The story is told by a husband whose wife goes missing, and also through journal entries of the wife previous to the disappearance.  And yet we don't know the whole story.  Chilling and surprising, and includes some really great, insightful and often funny writing.  See below:
"I am not interested in being set up.  I need to be ambushed, caught unawares, like some sort of feral love-jackal.  I'm too self-conscious otherwise.  I feel myself trying to be charming, and then I try to be even more charming to make up for the fake charm, and then I've basically turned into Liza Minnelli: I'm dancing in tights and sequins, begging you to love me.  There's a bowler and jazz hands and lots of teeth."
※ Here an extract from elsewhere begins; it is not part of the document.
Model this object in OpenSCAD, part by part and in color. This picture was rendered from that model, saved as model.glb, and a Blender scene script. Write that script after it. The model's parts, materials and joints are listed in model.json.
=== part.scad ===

"Mainly, I will admit, I smile because he's gorgeous.  Distractingly gorgeous, the kind of looks that make your eyes pinwheel, that make you want to just address the elephant--'You know you're gorgeous, right?'--and move on with the conversation.  I bet dudes hate him:  He looks like the rich-boy villain in an 80s teen movie--the one who bullies the sensitive misfit, the one who will end up with a pie in the puss, the whipped cream wilting his upturned collar as everyone in the cafeteria cheers."
 A page-turning novel that absolutely refuses to get off the bestseller lists.  Good for Flynn!  Write more books!